== RAW DATA ==
________________________________________
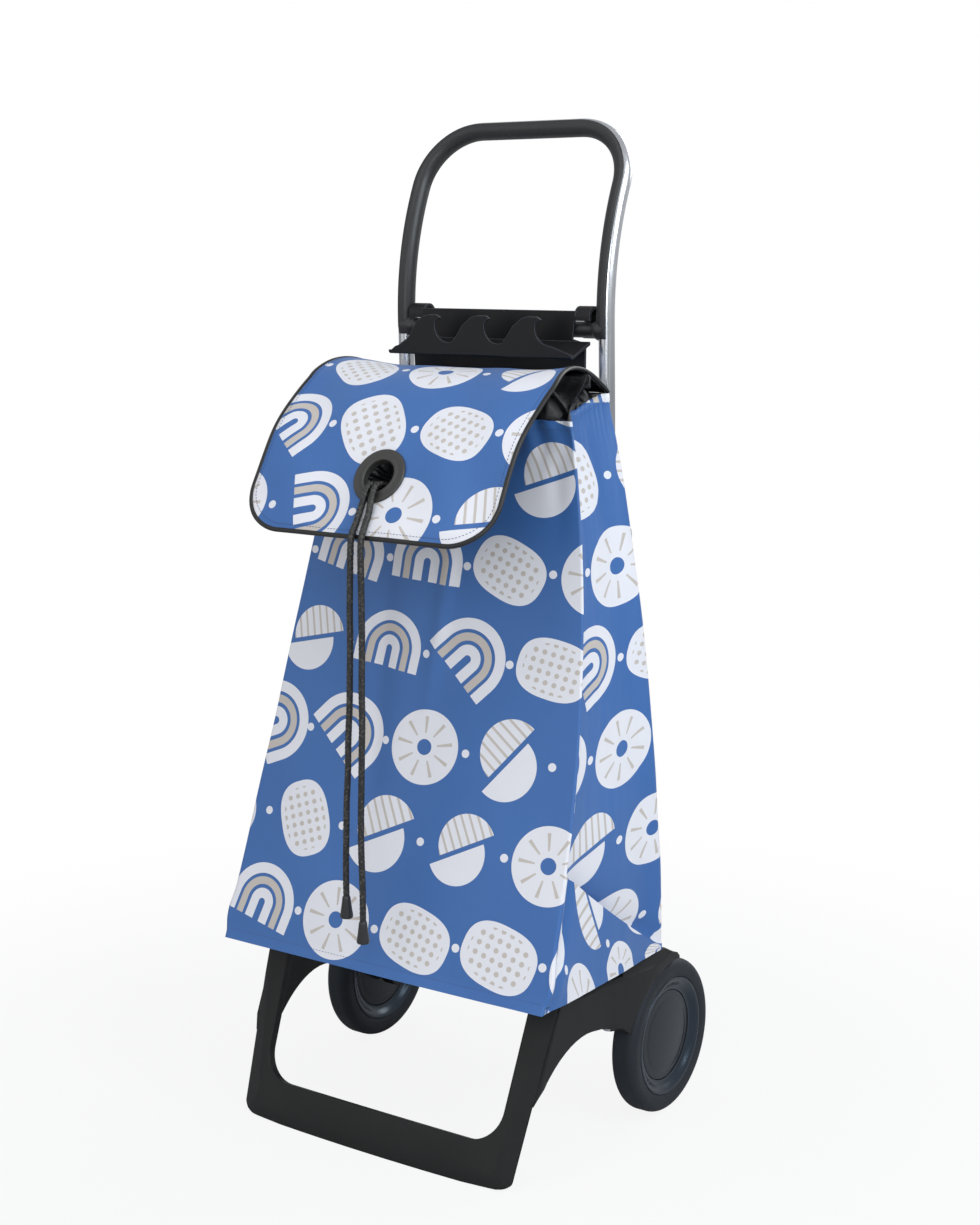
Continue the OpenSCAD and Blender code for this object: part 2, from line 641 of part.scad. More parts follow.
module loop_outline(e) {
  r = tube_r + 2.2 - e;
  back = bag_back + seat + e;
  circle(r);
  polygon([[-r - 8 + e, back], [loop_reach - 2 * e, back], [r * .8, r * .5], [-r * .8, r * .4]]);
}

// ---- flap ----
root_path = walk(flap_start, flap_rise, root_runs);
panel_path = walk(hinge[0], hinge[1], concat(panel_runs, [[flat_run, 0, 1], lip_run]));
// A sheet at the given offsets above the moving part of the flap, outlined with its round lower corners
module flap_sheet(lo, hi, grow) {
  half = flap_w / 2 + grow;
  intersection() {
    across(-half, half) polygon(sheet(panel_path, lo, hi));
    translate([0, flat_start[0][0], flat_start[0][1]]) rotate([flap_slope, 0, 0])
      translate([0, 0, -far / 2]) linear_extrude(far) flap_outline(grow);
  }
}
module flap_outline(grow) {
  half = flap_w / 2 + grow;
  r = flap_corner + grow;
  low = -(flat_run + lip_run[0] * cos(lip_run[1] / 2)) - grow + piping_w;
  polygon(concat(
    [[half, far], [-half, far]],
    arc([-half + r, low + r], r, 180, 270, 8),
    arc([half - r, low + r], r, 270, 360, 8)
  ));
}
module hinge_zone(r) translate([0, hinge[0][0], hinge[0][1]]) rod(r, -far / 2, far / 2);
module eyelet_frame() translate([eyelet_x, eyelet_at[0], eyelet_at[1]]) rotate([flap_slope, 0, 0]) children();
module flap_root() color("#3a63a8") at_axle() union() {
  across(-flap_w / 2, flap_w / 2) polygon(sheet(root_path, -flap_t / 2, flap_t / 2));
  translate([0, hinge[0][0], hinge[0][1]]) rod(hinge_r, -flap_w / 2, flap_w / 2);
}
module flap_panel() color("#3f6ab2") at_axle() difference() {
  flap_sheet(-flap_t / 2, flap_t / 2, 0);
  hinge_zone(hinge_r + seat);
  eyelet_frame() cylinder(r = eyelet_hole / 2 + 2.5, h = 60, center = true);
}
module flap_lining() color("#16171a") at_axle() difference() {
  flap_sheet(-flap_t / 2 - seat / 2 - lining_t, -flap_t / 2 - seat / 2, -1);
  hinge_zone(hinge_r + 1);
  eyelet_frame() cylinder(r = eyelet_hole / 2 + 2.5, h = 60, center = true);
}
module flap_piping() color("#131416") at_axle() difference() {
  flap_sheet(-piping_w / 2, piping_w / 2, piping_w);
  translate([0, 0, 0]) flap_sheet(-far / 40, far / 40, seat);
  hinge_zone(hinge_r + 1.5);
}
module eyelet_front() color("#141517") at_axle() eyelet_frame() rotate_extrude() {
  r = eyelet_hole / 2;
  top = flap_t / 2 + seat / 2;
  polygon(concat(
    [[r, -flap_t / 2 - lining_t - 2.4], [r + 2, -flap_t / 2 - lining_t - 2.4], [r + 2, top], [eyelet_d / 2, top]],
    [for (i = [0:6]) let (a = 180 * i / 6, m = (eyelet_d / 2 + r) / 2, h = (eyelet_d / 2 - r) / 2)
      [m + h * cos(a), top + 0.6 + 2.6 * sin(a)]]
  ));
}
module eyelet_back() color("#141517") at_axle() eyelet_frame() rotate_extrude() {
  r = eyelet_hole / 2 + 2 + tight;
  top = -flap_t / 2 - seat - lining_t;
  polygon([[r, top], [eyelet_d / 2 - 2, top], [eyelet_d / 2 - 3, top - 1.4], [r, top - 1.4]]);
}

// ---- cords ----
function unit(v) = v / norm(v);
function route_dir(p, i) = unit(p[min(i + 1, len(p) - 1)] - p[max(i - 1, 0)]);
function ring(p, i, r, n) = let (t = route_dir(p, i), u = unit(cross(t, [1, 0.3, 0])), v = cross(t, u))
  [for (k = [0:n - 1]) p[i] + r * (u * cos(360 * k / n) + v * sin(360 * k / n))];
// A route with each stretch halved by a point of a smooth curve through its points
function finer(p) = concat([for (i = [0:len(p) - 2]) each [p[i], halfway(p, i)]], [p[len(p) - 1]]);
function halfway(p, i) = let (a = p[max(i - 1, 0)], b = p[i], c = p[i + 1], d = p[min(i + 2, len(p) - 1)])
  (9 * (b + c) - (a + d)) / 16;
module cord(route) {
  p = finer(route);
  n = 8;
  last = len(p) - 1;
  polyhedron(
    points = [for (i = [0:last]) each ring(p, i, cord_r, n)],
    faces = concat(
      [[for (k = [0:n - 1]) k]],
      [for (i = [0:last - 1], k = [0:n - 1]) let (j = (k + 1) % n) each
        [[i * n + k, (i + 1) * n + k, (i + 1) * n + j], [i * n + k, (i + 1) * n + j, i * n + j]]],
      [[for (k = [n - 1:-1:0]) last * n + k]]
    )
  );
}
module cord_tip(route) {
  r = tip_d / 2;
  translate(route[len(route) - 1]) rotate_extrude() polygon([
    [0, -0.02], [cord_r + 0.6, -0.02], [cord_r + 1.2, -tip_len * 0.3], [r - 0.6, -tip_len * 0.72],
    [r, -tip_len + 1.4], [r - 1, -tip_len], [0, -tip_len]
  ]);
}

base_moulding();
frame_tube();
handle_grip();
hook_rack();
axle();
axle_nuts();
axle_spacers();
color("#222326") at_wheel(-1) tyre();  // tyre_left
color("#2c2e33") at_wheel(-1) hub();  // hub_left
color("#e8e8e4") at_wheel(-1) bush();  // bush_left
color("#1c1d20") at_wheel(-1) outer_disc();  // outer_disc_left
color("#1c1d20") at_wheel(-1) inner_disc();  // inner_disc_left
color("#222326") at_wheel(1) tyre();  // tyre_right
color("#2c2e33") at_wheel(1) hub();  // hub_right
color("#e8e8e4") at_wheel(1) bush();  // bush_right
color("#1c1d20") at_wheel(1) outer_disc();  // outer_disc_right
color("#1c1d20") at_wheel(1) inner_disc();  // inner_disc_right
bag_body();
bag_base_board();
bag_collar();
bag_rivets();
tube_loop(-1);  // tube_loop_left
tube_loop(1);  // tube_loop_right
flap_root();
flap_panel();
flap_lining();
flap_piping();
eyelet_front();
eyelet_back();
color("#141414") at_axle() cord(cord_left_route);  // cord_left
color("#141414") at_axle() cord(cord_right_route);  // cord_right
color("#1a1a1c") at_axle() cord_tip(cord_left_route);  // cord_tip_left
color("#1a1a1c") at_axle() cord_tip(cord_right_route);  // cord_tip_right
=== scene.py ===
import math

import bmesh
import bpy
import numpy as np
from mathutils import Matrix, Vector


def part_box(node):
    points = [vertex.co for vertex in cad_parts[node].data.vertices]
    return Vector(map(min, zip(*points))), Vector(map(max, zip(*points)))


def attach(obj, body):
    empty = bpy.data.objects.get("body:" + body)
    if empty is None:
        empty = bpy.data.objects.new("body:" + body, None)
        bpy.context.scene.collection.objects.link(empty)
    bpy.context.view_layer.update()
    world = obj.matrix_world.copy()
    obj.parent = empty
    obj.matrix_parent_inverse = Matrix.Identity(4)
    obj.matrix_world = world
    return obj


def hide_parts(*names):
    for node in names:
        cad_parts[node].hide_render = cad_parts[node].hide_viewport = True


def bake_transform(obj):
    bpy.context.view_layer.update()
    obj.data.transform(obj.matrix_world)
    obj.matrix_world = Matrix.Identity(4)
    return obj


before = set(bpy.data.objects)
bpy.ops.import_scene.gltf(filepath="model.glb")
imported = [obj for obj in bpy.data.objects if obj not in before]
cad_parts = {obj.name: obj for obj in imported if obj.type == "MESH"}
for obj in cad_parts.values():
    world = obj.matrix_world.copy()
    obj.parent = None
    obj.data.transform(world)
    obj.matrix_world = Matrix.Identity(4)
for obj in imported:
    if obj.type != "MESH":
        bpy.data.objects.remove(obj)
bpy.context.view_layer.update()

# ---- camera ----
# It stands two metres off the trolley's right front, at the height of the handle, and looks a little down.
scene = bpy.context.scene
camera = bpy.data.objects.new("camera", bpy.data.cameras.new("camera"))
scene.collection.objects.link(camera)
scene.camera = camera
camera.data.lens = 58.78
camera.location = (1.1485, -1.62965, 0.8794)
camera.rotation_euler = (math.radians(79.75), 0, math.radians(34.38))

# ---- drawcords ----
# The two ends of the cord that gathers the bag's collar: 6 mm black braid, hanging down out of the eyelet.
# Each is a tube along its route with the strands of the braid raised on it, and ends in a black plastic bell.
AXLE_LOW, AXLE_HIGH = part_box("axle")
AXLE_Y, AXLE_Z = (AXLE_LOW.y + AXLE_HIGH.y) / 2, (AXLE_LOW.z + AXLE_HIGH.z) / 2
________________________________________
== EXERCISE AIM ==
Each line in the listing above that contains "context" should be copied.

== FINISHED EXERCISE ==
        bpy.context.scene.collection.objects.link(empty)
    bpy.context.view_layer.update()
    bpy.context.view_layer.update()
bpy.context.view_layer.update()
scene = bpy.context.scene